● PROBLEM TO SOLVE
Quote exactly, and only, the lines of the material below from the line with "obj.matrix_world = Matrix.Identity(4)" through the line with "scene = bpy.context.scene".

● DATA EXCERPT
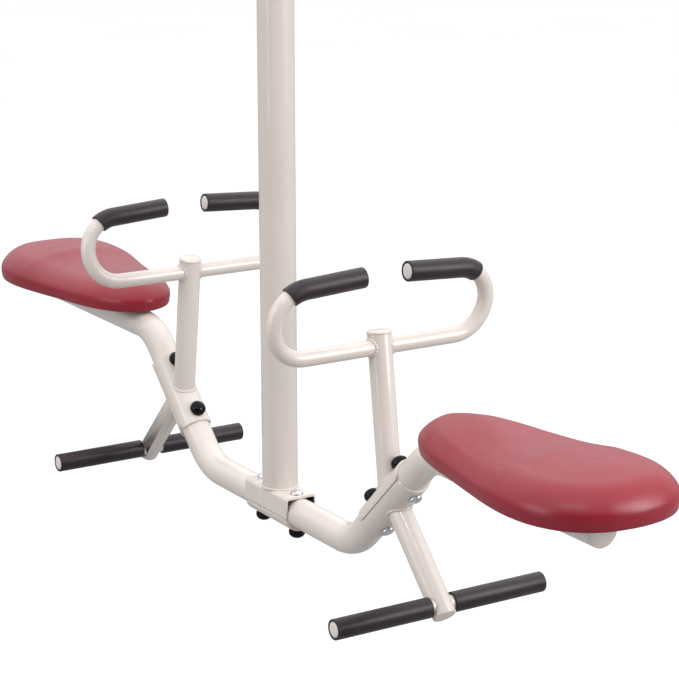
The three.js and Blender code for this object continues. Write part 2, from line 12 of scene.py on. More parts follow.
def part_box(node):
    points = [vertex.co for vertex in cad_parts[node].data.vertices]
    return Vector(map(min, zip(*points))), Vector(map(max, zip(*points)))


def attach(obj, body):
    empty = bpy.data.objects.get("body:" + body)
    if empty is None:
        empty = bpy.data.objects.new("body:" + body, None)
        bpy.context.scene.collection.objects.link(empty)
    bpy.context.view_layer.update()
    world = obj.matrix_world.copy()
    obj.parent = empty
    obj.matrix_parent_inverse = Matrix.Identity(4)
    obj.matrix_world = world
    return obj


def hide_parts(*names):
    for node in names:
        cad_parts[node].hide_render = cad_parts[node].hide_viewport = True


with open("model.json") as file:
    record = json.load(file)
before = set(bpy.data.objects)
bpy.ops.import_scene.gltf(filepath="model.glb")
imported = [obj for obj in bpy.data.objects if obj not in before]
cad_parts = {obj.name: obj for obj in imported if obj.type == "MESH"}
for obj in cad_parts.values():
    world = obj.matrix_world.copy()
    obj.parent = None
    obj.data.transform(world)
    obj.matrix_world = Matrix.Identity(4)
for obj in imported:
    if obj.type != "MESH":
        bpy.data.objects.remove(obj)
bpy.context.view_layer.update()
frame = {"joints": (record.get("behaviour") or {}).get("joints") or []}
scene = bpy.context.scene

# ---------------------------------------------------------------- sizes, in millimetres
GAP = 0.3
POST_R, POST_ABOVE_PIVOT = 30.15, 36
SLEEVE_R, SLEEVE_HALF = 21, 45
BUSH_R, BUSH_FLANGE = 15, 4
PIVOT_BOLT_R, HEX_FLATS, THREAD_PITCH = 10, 28.5, 2.5
PLATE_X, PLATE_Y, PLATE_T = 190, 150, 8
EAR_T, EAR_W, EAR_END_R = 8, 76, 28
TUBE_R, TUBE_BEND_R, TUBE_END_X = 25.4, 102, 866
SLOPE = math.radians(43.7)
KINK_X, RISE = 240, 207
SHELL_T, CLAMP_LEN, CLAMP_AT, CLAMP_BOLTS = 3.6, 150, 155, 107
SHELL_CORNER = 11
CENTRE_BOLTS, BRACKET_T, BRACKET_TOP_T, BRACKET_LEN, CENTRE_SHELL_T = 110, 3, 5, 138, 5.5
CLAMP_BOLT_R = 5
STEM_R, STEM_LEAN, STEM_TOP_Z = 19.05, 0.1353, 362
BAR_X, BAR_Z, BAR_R = 311, 341, 12.7
BAR_TILT, BAR_BEND = math.radians(7.2), math.radians(176.5)
BAR_BEND_R, BAR_STRAIGHT, BAR_INNER = 56, 136.5, 38
GRIP_R, GRIP_ARC = 16.2, math.radians(31)
FOOT_DROP, FOOT_HALF, ARM_PAST = 186, 188, 20
SEAT_NOSE_X, SEAT_REAR_X, BOARD_Z, BOARD_T = 470, 950, 236.2, 6
SEAT_BOLT_X, SEAT_BOLT_Y, CRADLE_HALF, CRADLE_X = 705, 44, 56, (560, 850)
SIDES = {"right": 1, "left": -1}

MM = 0.001
X, Y, Z = Vector((1, 0, 0)), Vector((0, 1, 0)), Vector((0, 0, 1))
# The seat tube's level run lies below the post by the bracket's top.
POST_FOOT = TUBE_R + GAP + BRACKET_TOP_T + GAP
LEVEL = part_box("main_post")[0].z - POST_FOOT * MM
PIVOT = Vector(frame["joints"][0]["pos_m"])
PIVOT_Z = (PIVOT.z - LEVEL) / MM
UP_DIR = Vector((math.cos(SLOPE), 0, math.sin(SLOPE)))
UP_NORMAL = Vector((-math.sin(SLOPE), 0, math.cos(SLOPE)))
CLAMP_MID = Vector((KINK_X, 0, 0)) + UP_DIR * CLAMP_AT
FOOT = CLAMP_MID - UP_NORMAL * FOOT_DROP

# ---------------------------------------------------------------- camera
cam_data = bpy.data.cameras.new("camera")
cam_data.sensor_fit, cam_data.sensor_width, cam_data.lens = "HORIZONTAL", 36, 119.1
cam_data.clip_end = 200
camera = bpy.data.objects.new("camera", cam_data)
scene.collection.objects.link(camera)
CAM_AT, CAM_TO = Vector((3.1264, -1.8136, LEVEL + 1.2174)), Vector((0.1921, 0, LEVEL + 0.3167))
aim = (CAM_TO - CAM_AT).to_track_quat("-Z", "Y").to_matrix().to_4x4()
camera.matrix_world = Matrix.Translation(CAM_AT) @ aim @ Matrix.Rotation(math.radians(-0.16), 4, "Z")
scene.camera = camera


# ---------------------------------------------------------------- material nodes
class Nodes:
    """A new Principled material and short ways to add nodes to it. Object coordinates are metres."""

    def __init__(self, name, **sockets):
        self.mat = bpy.data.materials.new(name)
        self.mat.use_nodes = True
        self.tree = self.mat.node_tree
        self.shader = self.tree.nodes["Principled BSDF"]
        for key, value in sockets.items():
            self.shader.inputs[key.replace("_", " ")].default_value = value
        self.where = self.tree.nodes.new("ShaderNodeTexCoord").outputs["Object"]

    def node(self, kind, **settings):
        made = self.tree.nodes.new("ShaderNode" + kind)
        for key, value in settings.items():
            setattr(made, key, value)
        return made

    def link(self, out, socket):
        self.tree.links.new(out, socket)

    def noise(self, scale, detail=2.0, rough=0.5, where=None):
        made = self.node("TexNoise")
        made.inputs["Scale"].default_value = scale
        made.inputs["Detail"].default_value = detail
        made.inputs["Roughness"].default_value = rough
        self.link(where or self.where, made.inputs["Vector"])
        return made.outputs["Fac"]

    def cells(self, scale, feature="F1"):
        made = self.node("TexVoronoi", feature=feature)
        made.inputs["Scale"].default_value = scale
        self.link(self.where, made.inputs["Vector"])
        return made.outputs["Distance"]

    def spread(self, value, low, high, a=0.3, b=0.7):
        """Maps a..b of value to low..high, held at both ends."""
        made = self.node("MapRange")
        for key, number in (("From Min", a), ("From Max", b), ("To Min", low), ("To Max", high)):
            made.inputs[key].default_value = number
        self.link(value, made.inputs["Value"])
        return made.outputs["Result"]

    def mix(self, value, one, two):
        made = self.node("Mix", data_type="RGBA")
        for socket, colour in ((made.inputs[6], one), (made.inputs[7], two)):
            socket.default_value = (*colour, 1)
        self.link(value, made.inputs[0])
        return made.outputs[2]

    def add(self, one, two, share):
        """one + two * share."""
        made = self.node("Math", operation="MULTIPLY_ADD")
        made.inputs[1].default_value = share
        self.link(two, made.inputs[0])
        self.link(one, made.inputs[2])
        return made.outputs[0]

    def colour(self, out):
        self.link(out, self.shader.inputs["Base Color"])

    def rough(self, out):
        self.link(out, self.shader.inputs["Roughness"])

    def bump(self, height, distance, strength=1.0):
        made = self.node("Bump")
        made.inputs["Strength"].default_value = strength
        made.inputs["Distance"].default_value = distance
        self.link(height, made.inputs["Height"])
        self.link(made.outputs["Normal"], self.shader.inputs["Normal"])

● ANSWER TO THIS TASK
    obj.matrix_world = Matrix.Identity(4)
for obj in imported:
    if obj.type != "MESH":
        bpy.data.objects.remove(obj)
bpy.context.view_layer.update()
frame = {"joints": (record.get("behaviour") or {}).get("joints") or []}
scene = bpy.context.scene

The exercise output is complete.